■ Instructions to follow ■
Reproduce all of the data exactly, with no line skipped.
--
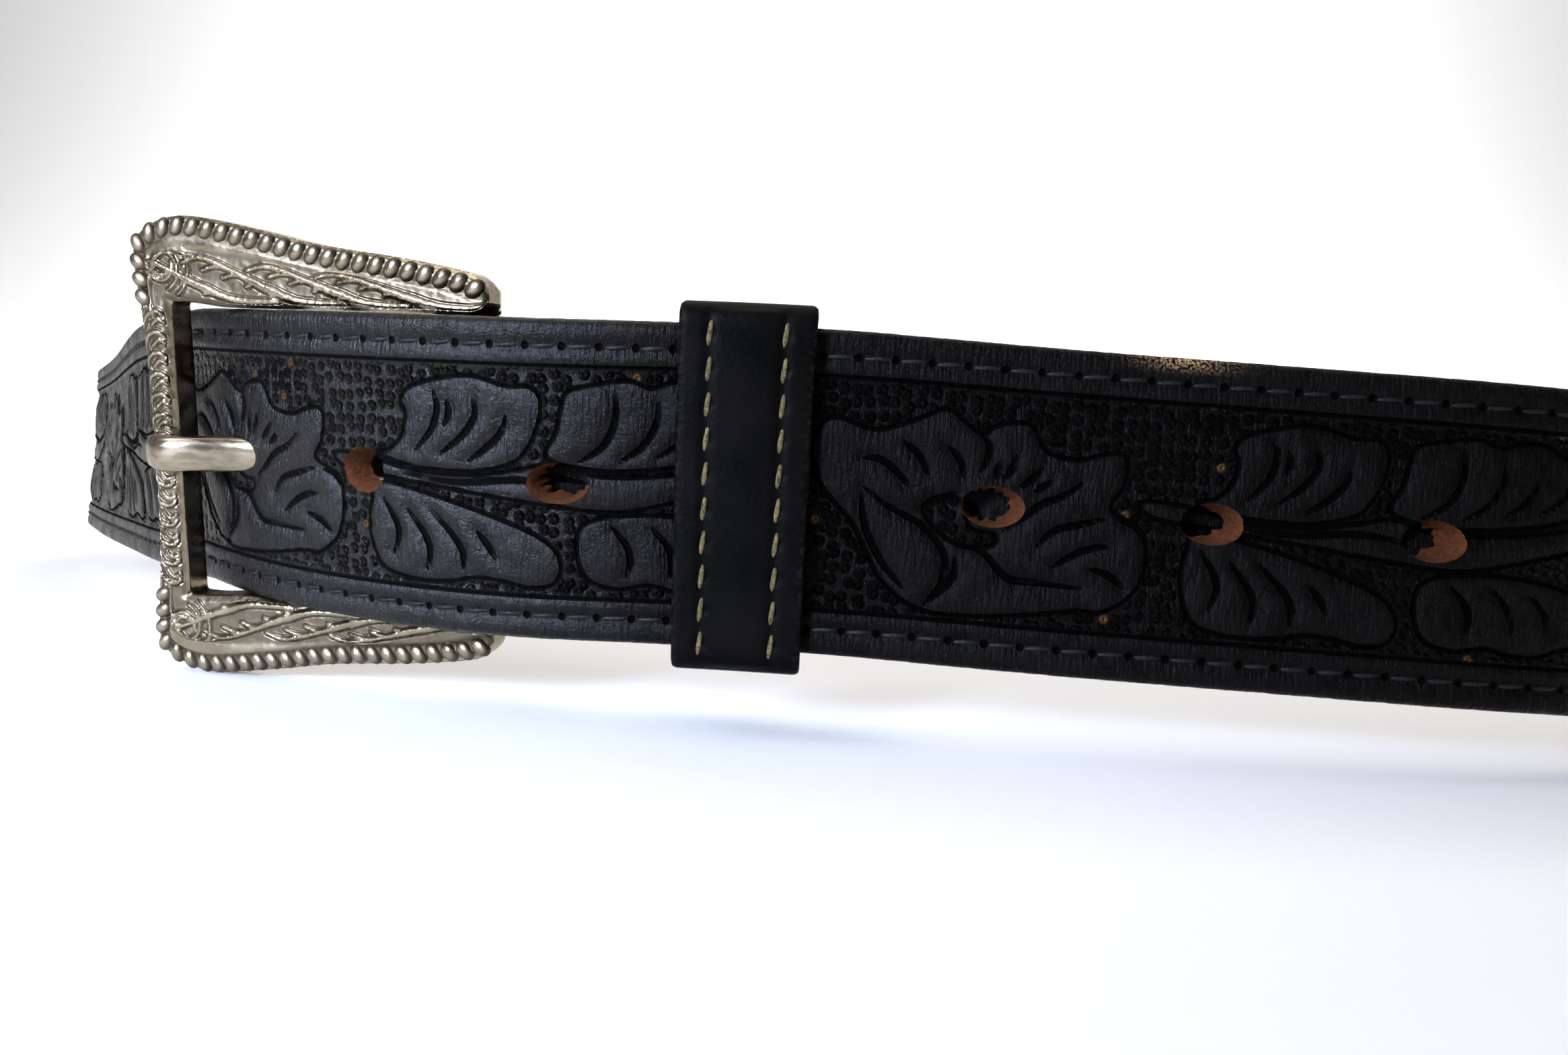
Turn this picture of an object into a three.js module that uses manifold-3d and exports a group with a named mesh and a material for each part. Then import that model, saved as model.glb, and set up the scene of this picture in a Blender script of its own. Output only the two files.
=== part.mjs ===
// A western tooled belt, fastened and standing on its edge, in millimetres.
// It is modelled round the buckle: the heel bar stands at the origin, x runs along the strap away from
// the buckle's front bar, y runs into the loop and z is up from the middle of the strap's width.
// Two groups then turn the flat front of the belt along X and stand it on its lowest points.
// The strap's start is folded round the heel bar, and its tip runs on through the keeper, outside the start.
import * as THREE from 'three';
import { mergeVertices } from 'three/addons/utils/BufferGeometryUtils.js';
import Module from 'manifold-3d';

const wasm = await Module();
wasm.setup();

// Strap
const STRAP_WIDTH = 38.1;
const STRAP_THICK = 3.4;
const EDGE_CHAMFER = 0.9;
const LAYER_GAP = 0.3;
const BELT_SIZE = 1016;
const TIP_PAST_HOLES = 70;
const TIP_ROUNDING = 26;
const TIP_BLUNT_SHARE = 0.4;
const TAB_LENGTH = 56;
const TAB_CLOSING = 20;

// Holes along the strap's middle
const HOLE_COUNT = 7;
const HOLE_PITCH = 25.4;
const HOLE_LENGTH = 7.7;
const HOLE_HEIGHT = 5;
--
■ Result of the task ■
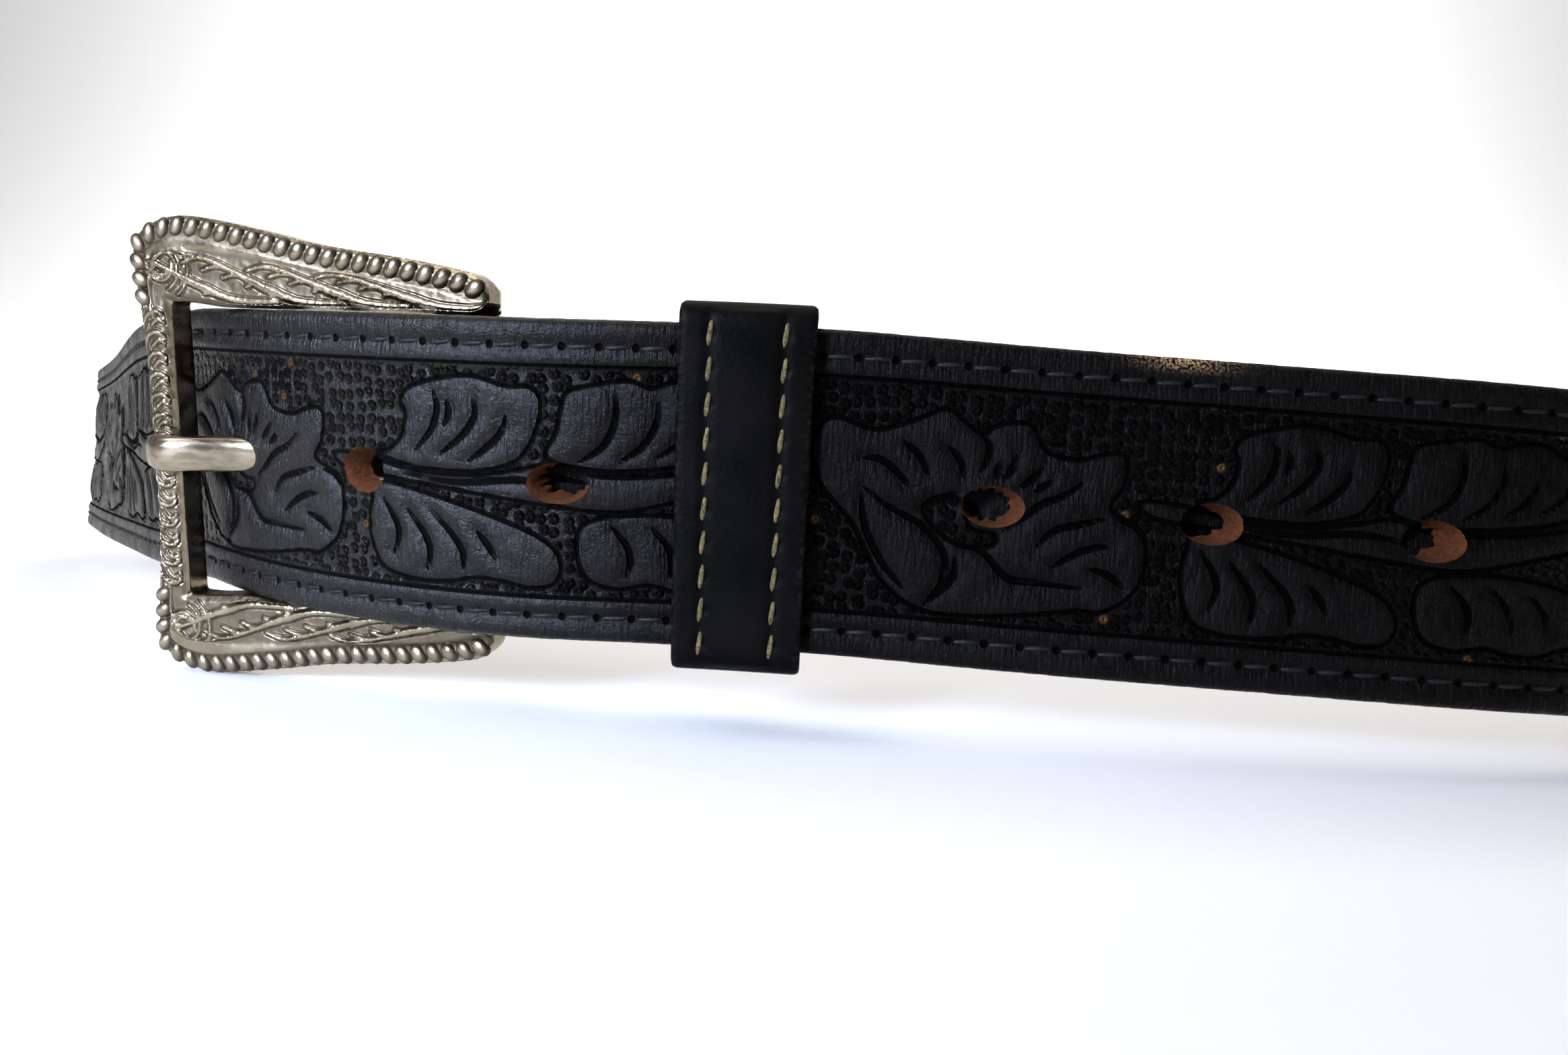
Turn this picture of an object into a three.js module that uses manifold-3d and exports a group with a named mesh and a material for each part. Then import that model, saved as model.glb, and set up the scene of this picture in a Blender script of its own. Output only the two files.
=== part.mjs ===
// A western tooled belt, fastened and standing on its edge, in millimetres.
// It is modelled round the buckle: the heel bar stands at the origin, x runs along the strap away from
// the buckle's front bar, y runs into the loop and z is up from the middle of the strap's width.
// Two groups then turn the flat front of the belt along X and stand it on its lowest points.
// The strap's start is folded round the heel bar, and its tip runs on through the keeper, outside the start.
import * as THREE from 'three';
import { mergeVertices } from 'three/addons/utils/BufferGeometryUtils.js';
import Module from 'manifold-3d';

const wasm = await Module();
wasm.setup();

// Strap
const STRAP_WIDTH = 38.1;
const STRAP_THICK = 3.4;
const EDGE_CHAMFER = 0.9;
const LAYER_GAP = 0.3;
const BELT_SIZE = 1016;
const TIP_PAST_HOLES = 70;
const TIP_ROUNDING = 26;
const TIP_BLUNT_SHARE = 0.4;
const TAB_LENGTH = 56;
const TAB_CLOSING = 20;

// Holes along the strap's middle
const HOLE_COUNT = 7;
const HOLE_PITCH = 25.4;
const HOLE_LENGTH = 7.7;
const HOLE_HEIGHT = 5;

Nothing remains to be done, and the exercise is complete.